See, e.g., N.J.S.A. §§ 46:30B-103 to -105; N.C. Gen. Stat. § 116B-77; Ky. Rev. Stat. Ann. § 393.990 (imposing penalty for refusal to comply with reporting duties of a fine up to $200, imprisonment for up to six months, or both); Mont. Code Ann. § 70-9-824; Okla. Stat. tit. 60, § 680 (imposing financial penalties for failure to report or deliver property, and making failure to comply with written demand by state treasurer to pay or deliver property a misdemeanor punishable by a fine of up to $5,000, six months imprisonment, or both); Mo. Rev. Stat. § 447.577 (noncompliance a misdemeanor offense subject to a criminal fine); 72 Pa. Stat. Ann. § 1301.25 (failure to comply a misdemeanor punishable by a fine up to $10,000 and twenty-four months imprisonment, or both).
4. Court's Findings as to Preemption
As the States point out, Congress has not expressly stated what should happen to unclaimed mature savings bonds. (Pl. Br. at 29, 31-33.) The States argue that in the absence of a "clear and manifest" federal intention to preempt escheat laws, field preemption cannot apply. (Id. at 31-36.) The Court finds that conflict preemption, rather than field preemption, provides the proper paradigm for this case. We conclude that principles of federal supremacy and implied conflict preemption dictate here that the States' claims be dismissed.

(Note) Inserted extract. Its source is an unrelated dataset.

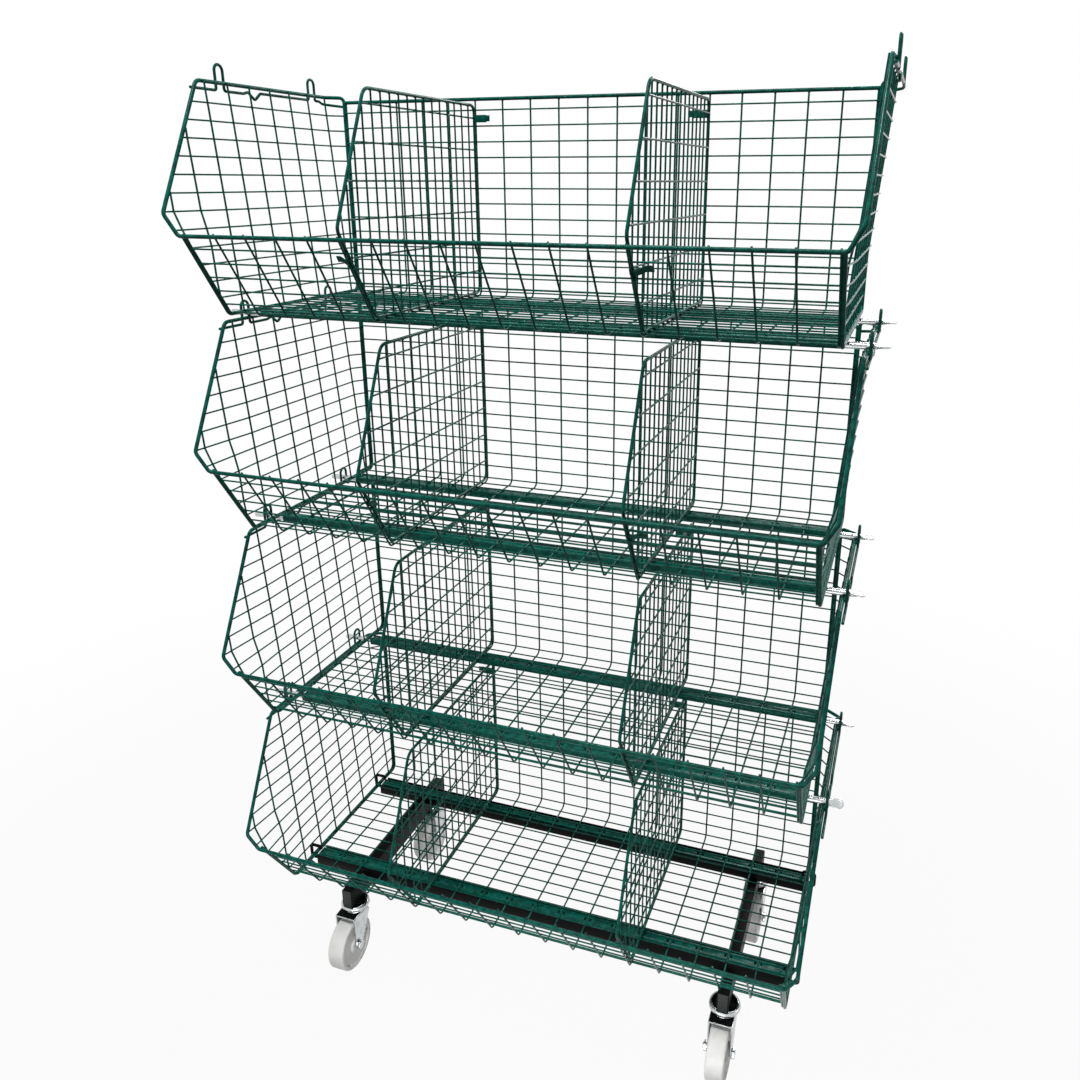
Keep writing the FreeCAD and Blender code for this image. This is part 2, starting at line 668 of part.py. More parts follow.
def castor_axle(x, y):
    """Axle bolt with its head on the right and its nut on the left."""
    centre = V(x, y - TRAIL, AXLE_Z)
    half = FORK_W / 2
    bar = rod(centre - V(half + BOLT_H + 2, 0, 0), centre + V(half + 1, 0, 0), AXLE_R)
    head = hexagon(centre + V(half, 0, 0), 2 * BOLT_R * 0.95, BOLT_H)
    nut = hexagon(centre - V(half + BOLT_H, 0, 0), 2 * BOLT_R * 0.95, BOLT_H)
    return bar.fuse([head, nut]).removeSplitter()


def castor_wheel(x, y):
    """Wheel with rounded tread edges, dished faces and a bored hub."""
    half = WHEEL_W / 2
    hub = FORK_W / 2 - FORK_T - HUB_GAP
    bore = AXLE_R + FIT
    edge = WHEEL_R - WHEEL_ROUND
    web = half - DISH
    tread = half - WHEEL_ROUND
    bow = WHEEL_ROUND * (1 - math.sqrt(0.5))
    points = [V(hub, 0, bore), V(hub, 0, HUB_R), V(web, 0, HUB_R + 2), V(web, 0, DISH_R),
              V(half, 0, DISH_R + 1.5), V(half, 0, edge)]
    mirror = [V(-p.x, 0, p.z) for p in points]
    right = Part.Arc(points[-1], V(half - bow, 0, WHEEL_R - bow), V(tread, 0, WHEEL_R))
    left = Part.Arc(V(-tread, 0, WHEEL_R), V(bow - half, 0, WHEEL_R - bow), mirror[-1])
    edges = Part.makePolygon(points).Edges + [right.toShape(), left.toShape()]
    edges.append(Part.makeLine(V(tread, 0, WHEEL_R), V(-tread, 0, WHEEL_R)))
    edges += Part.makePolygon(mirror[::-1]).Edges
    edges.append(Part.makeLine(mirror[0], points[0]))
    face = Part.Face(Part.Wire(Part.__sortEdges__(edges)))
    shape = face.revolve(V(0, 0, 0), V(1, 0, 0), 360)
    shape.translate(V(x, y - TRAIL, AXLE_Z))
    return shape


def save(name, shapes, lift):
    """Move shapes to their place and write them as one node."""
    if not isinstance(shapes, list):
        shapes = [shapes]
    placed = []
    for shape in shapes:
        copy = shape.copy()
        copy.translate(V(0, Y_BACK, lift - FLOOR_Z))
        placed += copy.Solids
    out = placed[0] if len(placed) == 1 else Part.makeCompound(placed)
    out.exportStep("parts/" + name + ".step")
    print(name, len(placed), all(s.isValid() for s in placed), round(sum(s.Volume for s in placed)))


def build_baskets():
    right = side()
    left = [mirrored(s) for s in right]
    pieces = {"rim": rim(), "row_wires": rows(), "cross_wires": cross_wires(), "side_left": left,
              "side_right": right, "channels": [channel(y) for y in ROD_Y]}
    for tier in range(TIERS):
        for part, shapes in pieces.items():
            save("basket_%d_%s" % (tier + 1, part), shapes, tier * PITCH)
        for part, x in (("left", -DIV_X), ("right", DIV_X)):
            shapes = divider(x, HANDS[part][tier], CLIP_W[part])
            save("divider_%d_%s" % (tier + 1, part), shapes, tier * PITCH)


def build_rods():
    flat = V(0, 0, 1)
    tipped = unit(V(0, -1, 1))
    for tier in range(1, TIERS):
        for name, y in zip(("front", "rear"), ROD_Y):
            axis = tipped if tier == 1 and name == "front" else flat
            save("rod_%d_%s" % (tier, name), locking_rod(y, axis), tier * PITCH + ROD_Z)


def build_base():
    save("base_tray_front", tray(ROD_Y[0]), 0)
    save("base_tray_rear", tray(ROD_Y[1]), 0)
    save("base_tube_left", cross_tube(-TUBE_X), 0)
    save("base_tube_right", cross_tube(TUBE_X), 0)
    save("base_tube_caps", tube_caps(), 0)
    save("base_hooks", hooks(), 0)


def build_castors():
    places = [("front_left", -TUBE_X, CASTOR_Y[0]), ("front_right", TUBE_X, CASTOR_Y[0]),
              ("rear_left", -TUBE_X, CASTOR_Y[1]), ("rear_right", TUBE_X, CASTOR_Y[1])]
    for name, x, y in places:
        save("castor_head_" + name, castor_head(x, y), 0)
        save("castor_fork_" + name, castor_fork(x, y), 0)
        save("castor_axle_" + name, castor_axle(x, y), 0)
        save("castor_wheel_" + name, castor_wheel(x, y), 0)


os.makedirs("parts", exist_ok=True)
build_baskets()
build_rods()
build_base()
build_castors()
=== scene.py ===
"""Looks of a wheeled stack of open-front wire baskets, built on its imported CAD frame.

Laid out as an add-on: the sizes and colours are properties, each group of like pieces has an operator,
and one panel in the 3D view's sidebar lists them. Basket paths are written in millimetres in a basket's own
coordinates (y = 0 the back mesh, z = 0 the base mesh, front towards -Y) and placed in metres.
"""

import json
import math

import bmesh
import bpy
from mathutils import Matrix, Vector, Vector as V

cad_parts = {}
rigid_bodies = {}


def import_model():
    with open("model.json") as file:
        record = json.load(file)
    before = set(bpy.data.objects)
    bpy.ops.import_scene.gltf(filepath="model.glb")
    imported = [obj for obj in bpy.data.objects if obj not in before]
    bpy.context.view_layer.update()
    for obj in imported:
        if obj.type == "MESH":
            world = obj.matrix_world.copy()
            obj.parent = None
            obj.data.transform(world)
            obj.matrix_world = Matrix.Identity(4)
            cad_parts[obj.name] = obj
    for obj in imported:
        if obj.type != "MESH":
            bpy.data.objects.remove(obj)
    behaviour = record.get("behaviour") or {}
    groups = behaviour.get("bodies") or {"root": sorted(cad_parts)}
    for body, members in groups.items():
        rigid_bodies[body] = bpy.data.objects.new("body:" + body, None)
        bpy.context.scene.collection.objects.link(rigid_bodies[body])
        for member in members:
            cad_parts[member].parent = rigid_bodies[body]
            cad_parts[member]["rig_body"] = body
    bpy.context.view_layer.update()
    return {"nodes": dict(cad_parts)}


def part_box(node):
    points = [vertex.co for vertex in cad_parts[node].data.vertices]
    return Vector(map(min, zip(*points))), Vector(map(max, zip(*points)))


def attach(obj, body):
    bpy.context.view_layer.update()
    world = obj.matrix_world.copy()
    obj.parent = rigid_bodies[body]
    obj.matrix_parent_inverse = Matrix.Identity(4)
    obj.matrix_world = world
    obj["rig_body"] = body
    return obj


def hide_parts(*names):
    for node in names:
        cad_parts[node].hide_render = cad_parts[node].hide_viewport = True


bl_info = {
    "name": "Wheeled wire basket stack",
    "version": (1, 0, 0),
    "blender": (4, 5, 0),
    "location": "3D View > Sidebar > Baskets",
    "description": "Builds the coated wire baskets, their rods, dividers and wheeled base",
    "category": "Object",
}

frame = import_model()
MM = 0.001
TIERS = 4


def linear(code):
    """sRGB hex colour as linear RGB."""
    parts = [int(code[i:i + 2], 16) / 255 for i in (1, 3, 5)]
    return tuple(c / 12.92 if c <= 0.04045 else ((c + 0.055) / 1.055) ** 2.4 for c in parts)


# ---------------------------------------------------------------- sizes and colours

def length(name, description, default):
    """A length in metres from a default in millimetres."""
    return bpy.props.FloatProperty(name=name, description=description, default=default * MM, min=0.0,
                                   unit="LENGTH", precision=5)


def colour(name, description, code):
    return bpy.props.FloatVectorProperty(name=name, description=description, default=linear(code), size=3,
                                         min=0.0, max=1.0, subtype="COLOR")


class WB_WireSizes(bpy.types.PropertyGroup):
    cross: length("Cross wire", "Diameter of the cross wires and side uprights", 3.1)
    row: length("Row wire", "Diameter of the row wires", 2.6)
    rim: length("Rim wire", "Diameter of the rim wire and the back rail", 6.0)
    loop: length("Loop wire", "Diameter of the formed loop wire", 4.5)
    outline: length("Divider outline", "Diameter of the divider's outline wire", 5.0)
    divider: length("Divider wire", "Diameter of the divider's inner wires", 2.8)
    weld: length("Weld", "Width of the coating that has pooled at each weld", 3.5)


class WB_Colours(bpy.types.PropertyGroup):
    coat: colour("Coating", "Green dip coating of the wires", "#066456")
    coat_deep: colour("Coating, thick", "Green where the coating is thick", "#032B24")
    paint: colour("Base paint", "Black paint of the base", "#060808")
    zinc: colour("Zinc", "Bright zinc plate of rods and castors", "#C9CCCD")
    nylon: colour("Nylon", "Cast nylon of the wheels", "#F3F3F1")
    floor: colour("Floor", "Studio floor and backdrop", "#747474")


# ---------------------------------------------------------------- node helper and materials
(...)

The States' proposal for taking custody of the bonds and, in effect, assuming the federal government's obligation to the holders of the bonds, would impermissibly interfere with the contract between the United States and the owner of the bond and conflict with the narrow regulations governing redemption of the bonds. (10-29-09 Hr'g Tr. at 24:12-16; see also Pl. Br. at 32 ("This action seeks only the custodial relinquishment of the principal and interest of matured savings bonds.").) "[T]here is a necessity of the recognition of the supremacy of the federal law in a matter relating to the borrowing power of Congress, and the necessity of a uniform procedure relating to federal savings bonds in all states, [such that] no state statute or rule of law may stand in the way of enforcing the applicable federal law embodied in the contract as made." Nelson v. Wheeler, 256 P.2d 1080, 1084 (Mont. 1953) (holding that attempted gift causa mortis of federal savings bonds that would be effective under state law was invalid due to strict federal regulations governing transferability); see also Curry's Estate v. United States, 409 F.2d 671, 673 (6th Cir. 1969) ("That there should be one law regulating United States savings bonds is a matter of necessity, and this must be the law of the Federal government which issues the bonds.") (quotation and citation omitted).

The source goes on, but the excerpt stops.